| Description of the task |
Reproduce the data in its entirety, exactly as supplied.

| Raw data |
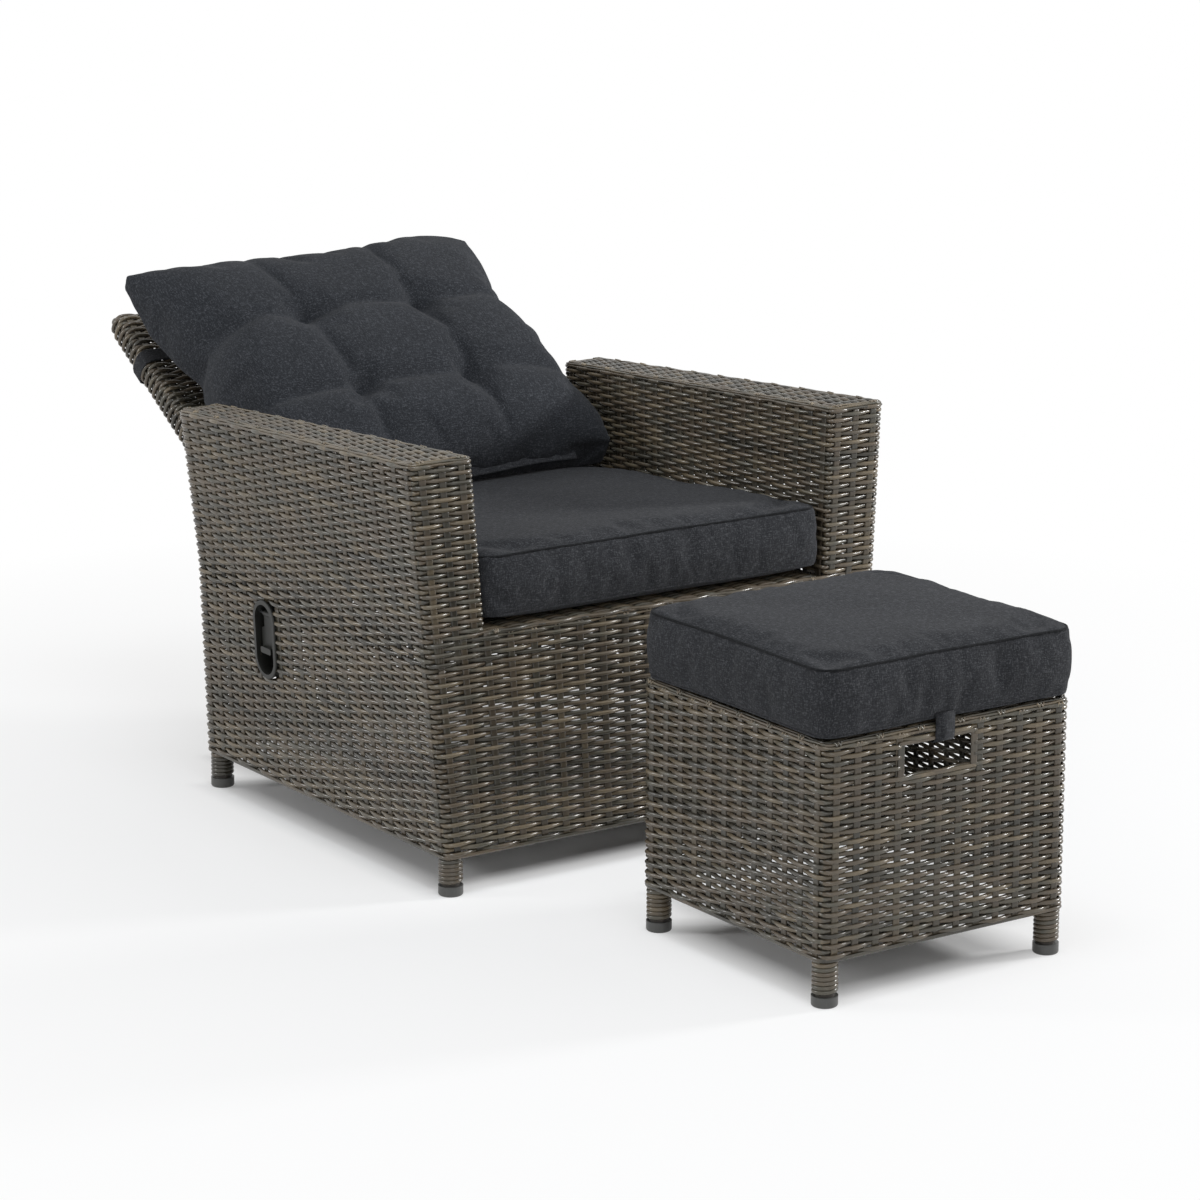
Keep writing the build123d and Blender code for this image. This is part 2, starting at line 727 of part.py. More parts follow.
# The release head: an eye, a socket for the rod, a slot across it for the lever that presses
# the release pin, and a boss that holds the end of the cable's sheath
lever_rear = rod_start - release_pin_reach - running_gap
lever_centre = lever_rear - release_lever_width / 2
lever_half = release_lever_width / 2
with BuildPart() as release_head:
    with BuildSketch(spring_side_plane(-head_width / 2)):
        Circle(head_eye_radius)
        with Locations((head_length / 2, 0)):
            Rectangle(head_length, head_height)
    extrude(amount=head_width)
    with BuildSketch(spring_side_plane(-release_lever_reach - cable_boss_radius)):
        with Locations((head_length - cable_boss_length / 2, 0)):
            Rectangle(cable_boss_length, 2 * cable_boss_radius)
    extrude(amount=release_lever_reach + cable_boss_radius)
    with BuildSketch(spring_side_plane(-head_width)):
        Circle(spring_pin_radius + running_gap)
    extrude(amount=2 * head_width, mode=Mode.SUBTRACT)
    with BuildSketch(spring_side_plane(-head_width)):
        with Locations((between(lever_centre - lever_half - running_gap, rod_start, 0.5), 0)):
            Rectangle(rod_start - lever_centre + lever_half + running_gap,
                      release_lever_thickness + 2 * running_gap)
    extrude(amount=2 * head_width, mode=Mode.SUBTRACT)
    with BuildSketch(spring_plane(rod_start)):
        Circle(rod_radius)
    extrude(amount=-head_socket - cut_overrun, mode=Mode.SUBTRACT)
    add(bar([on_spring(lever_centre, release_lever_pivot, -head_height),
             on_spring(lever_centre, release_lever_pivot, head_height)], release_lever_pin_radius),
        mode=Mode.SUBTRACT)
    add(bar([on_spring(0, -release_lever_reach), on_spring(2 * head_length, -release_lever_reach)],
            cable_radius / 2), mode=Mode.SUBTRACT)
finish(release_head.part, "release_head")

lever_plane = Plane(origin=on_spring(lever_centre, 0, -release_lever_thickness / 2),
                    x_dir=(1, 0, 0), z_dir=on_spring(0, 0, 1) - on_spring(0))
with BuildPart() as release_lever:
    with BuildSketch(lever_plane):
        with Locations((between(release_lever_pivot, -release_lever_reach, 0.5), 0)):
            SlotCenterToCenter(release_lever_pivot + release_lever_reach, release_lever_width)
        with Locations((release_lever_pivot, 0)):
            Circle(release_lever_pin_radius + running_gap, mode=Mode.SUBTRACT)
        with Locations((-release_lever_reach, 0)):
            Circle(cable_radius / 2, mode=Mode.SUBTRACT)
    extrude(amount=release_lever_thickness)
finish(release_lever.part, "release_lever")
finish(bar([on_spring(lever_centre, release_lever_pivot, -head_height / 2),
            on_spring(lever_centre, release_lever_pivot, head_height / 2)],
           release_lever_pin_radius), "release_lever_pin")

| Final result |
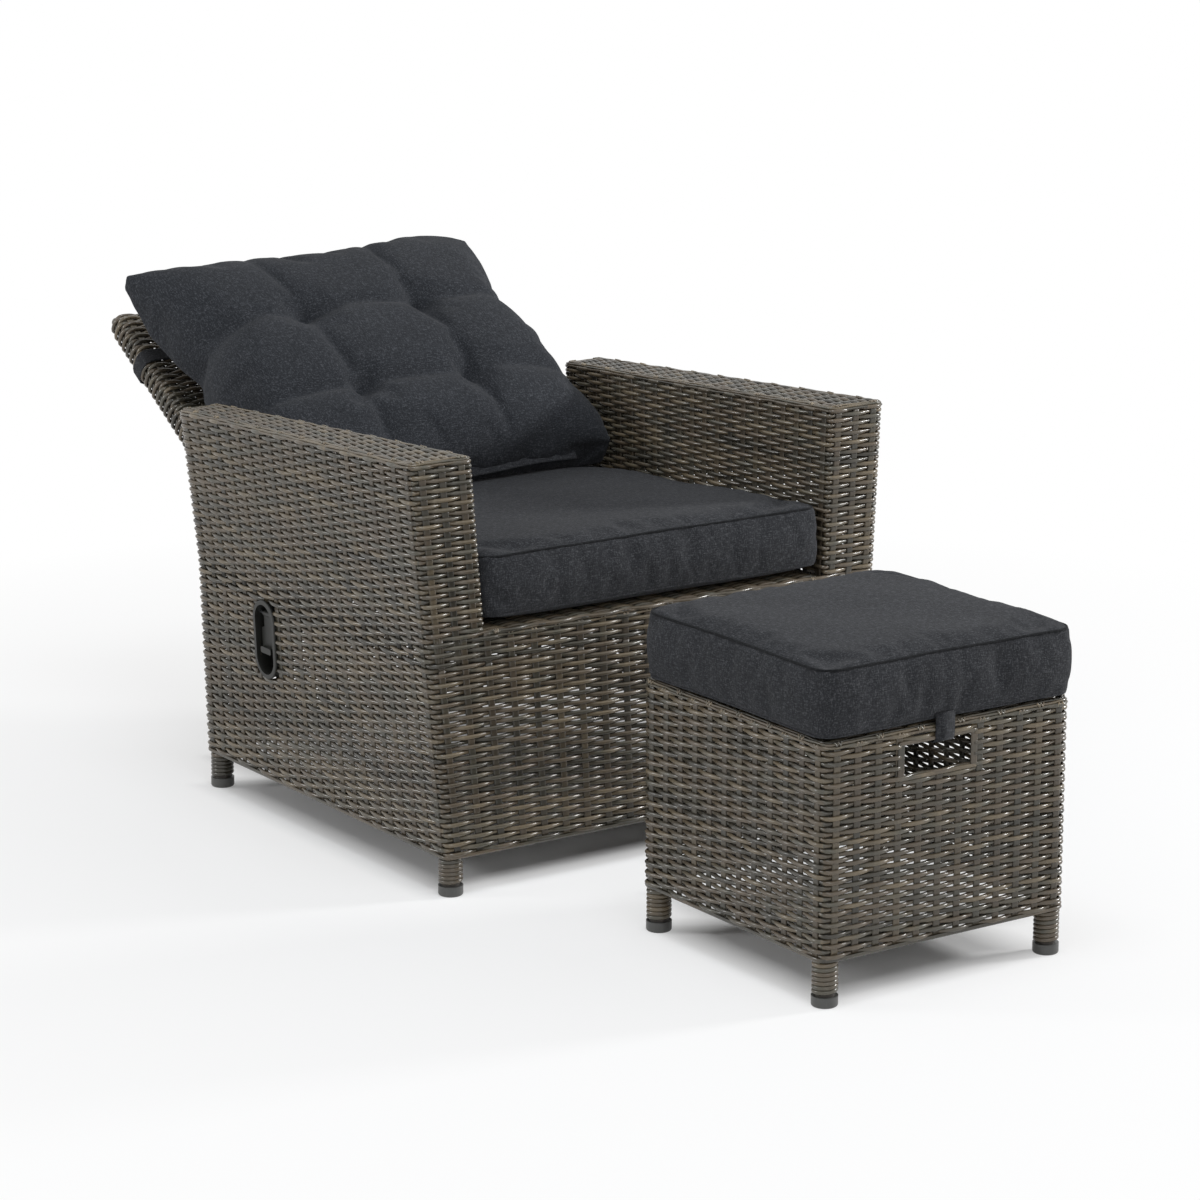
Keep writing the build123d and Blender code for this image. This is part 2, starting at line 727 of part.py. More parts follow.
# The release head: an eye, a socket for the rod, a slot across it for the lever that presses
# the release pin, and a boss that holds the end of the cable's sheath
lever_rear = rod_start - release_pin_reach - running_gap
lever_centre = lever_rear - release_lever_width / 2
lever_half = release_lever_width / 2
with BuildPart() as release_head:
    with BuildSketch(spring_side_plane(-head_width / 2)):
        Circle(head_eye_radius)
        with Locations((head_length / 2, 0)):
            Rectangle(head_length, head_height)
    extrude(amount=head_width)
    with BuildSketch(spring_side_plane(-release_lever_reach - cable_boss_radius)):
        with Locations((head_length - cable_boss_length / 2, 0)):
            Rectangle(cable_boss_length, 2 * cable_boss_radius)
    extrude(amount=release_lever_reach + cable_boss_radius)
    with BuildSketch(spring_side_plane(-head_width)):
        Circle(spring_pin_radius + running_gap)
    extrude(amount=2 * head_width, mode=Mode.SUBTRACT)
    with BuildSketch(spring_side_plane(-head_width)):
        with Locations((between(lever_centre - lever_half - running_gap, rod_start, 0.5), 0)):
            Rectangle(rod_start - lever_centre + lever_half + running_gap,
                      release_lever_thickness + 2 * running_gap)
    extrude(amount=2 * head_width, mode=Mode.SUBTRACT)
    with BuildSketch(spring_plane(rod_start)):
        Circle(rod_radius)
    extrude(amount=-head_socket - cut_overrun, mode=Mode.SUBTRACT)
    add(bar([on_spring(lever_centre, release_lever_pivot, -head_height),
             on_spring(lever_centre, release_lever_pivot, head_height)], release_lever_pin_radius),
        mode=Mode.SUBTRACT)
    add(bar([on_spring(0, -release_lever_reach), on_spring(2 * head_length, -release_lever_reach)],
            cable_radius / 2), mode=Mode.SUBTRACT)
finish(release_head.part, "release_head")

lever_plane = Plane(origin=on_spring(lever_centre, 0, -release_lever_thickness / 2),
                    x_dir=(1, 0, 0), z_dir=on_spring(0, 0, 1) - on_spring(0))
with BuildPart() as release_lever:
    with BuildSketch(lever_plane):
        with Locations((between(release_lever_pivot, -release_lever_reach, 0.5), 0)):
            SlotCenterToCenter(release_lever_pivot + release_lever_reach, release_lever_width)
        with Locations((release_lever_pivot, 0)):
            Circle(release_lever_pin_radius + running_gap, mode=Mode.SUBTRACT)
        with Locations((-release_lever_reach, 0)):
            Circle(cable_radius / 2, mode=Mode.SUBTRACT)
    extrude(amount=release_lever_thickness)
finish(release_lever.part, "release_lever")
finish(bar([on_spring(lever_centre, release_lever_pivot, -head_height / 2),
            on_spring(lever_centre, release_lever_pivot, head_height / 2)],
           release_lever_pin_radius), "release_lever_pin")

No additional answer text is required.